--- THE PROBLEM ---
Reproduce exactly the lines from the one containing "zip(*points))), Vector(map(max, zip(*points)))" through the one containing "obj.parent = empty", both included, and nothing else.

--- MATERIAL ---

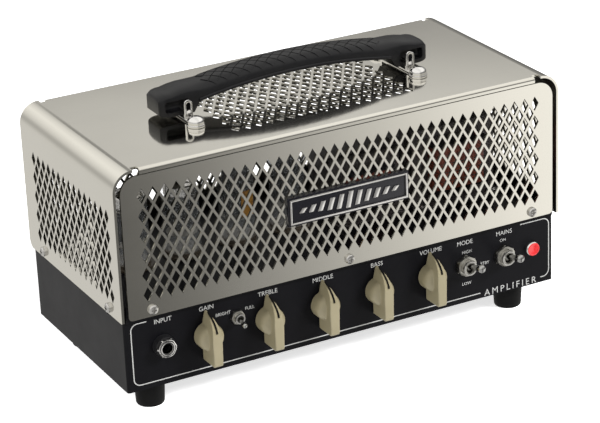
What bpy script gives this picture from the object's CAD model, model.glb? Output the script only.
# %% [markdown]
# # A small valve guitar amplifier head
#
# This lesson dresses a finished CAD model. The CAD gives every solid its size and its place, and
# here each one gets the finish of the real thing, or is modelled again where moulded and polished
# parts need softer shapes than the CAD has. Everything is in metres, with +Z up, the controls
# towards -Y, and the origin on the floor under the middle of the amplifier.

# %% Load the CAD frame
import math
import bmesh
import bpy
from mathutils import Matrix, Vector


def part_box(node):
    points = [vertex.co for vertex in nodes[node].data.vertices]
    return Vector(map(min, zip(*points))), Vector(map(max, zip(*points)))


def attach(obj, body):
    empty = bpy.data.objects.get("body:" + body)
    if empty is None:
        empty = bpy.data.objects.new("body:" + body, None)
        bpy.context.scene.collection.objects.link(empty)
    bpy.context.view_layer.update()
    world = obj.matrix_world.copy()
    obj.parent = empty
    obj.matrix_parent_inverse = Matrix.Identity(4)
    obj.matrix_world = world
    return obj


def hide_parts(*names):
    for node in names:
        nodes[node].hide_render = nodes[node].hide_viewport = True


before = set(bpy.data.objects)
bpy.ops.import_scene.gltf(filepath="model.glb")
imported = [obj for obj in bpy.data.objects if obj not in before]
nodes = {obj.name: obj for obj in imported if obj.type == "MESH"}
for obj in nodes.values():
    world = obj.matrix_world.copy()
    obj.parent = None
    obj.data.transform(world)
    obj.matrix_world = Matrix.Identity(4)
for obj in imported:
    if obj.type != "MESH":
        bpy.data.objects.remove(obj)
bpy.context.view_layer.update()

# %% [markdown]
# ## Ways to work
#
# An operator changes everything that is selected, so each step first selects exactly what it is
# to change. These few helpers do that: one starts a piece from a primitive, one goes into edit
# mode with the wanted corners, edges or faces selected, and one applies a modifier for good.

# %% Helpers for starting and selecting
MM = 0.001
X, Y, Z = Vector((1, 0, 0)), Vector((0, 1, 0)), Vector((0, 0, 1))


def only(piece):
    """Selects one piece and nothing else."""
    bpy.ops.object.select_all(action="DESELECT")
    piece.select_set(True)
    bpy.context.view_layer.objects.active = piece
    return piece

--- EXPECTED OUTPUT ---
    return Vector(map(min, zip(*points))), Vector(map(max, zip(*points)))


def attach(obj, body):
    empty = bpy.data.objects.get("body:" + body)
    if empty is None:
        empty = bpy.data.objects.new("body:" + body, None)
        bpy.context.scene.collection.objects.link(empty)
    bpy.context.view_layer.update()
    world = obj.matrix_world.copy()
    obj.parent = empty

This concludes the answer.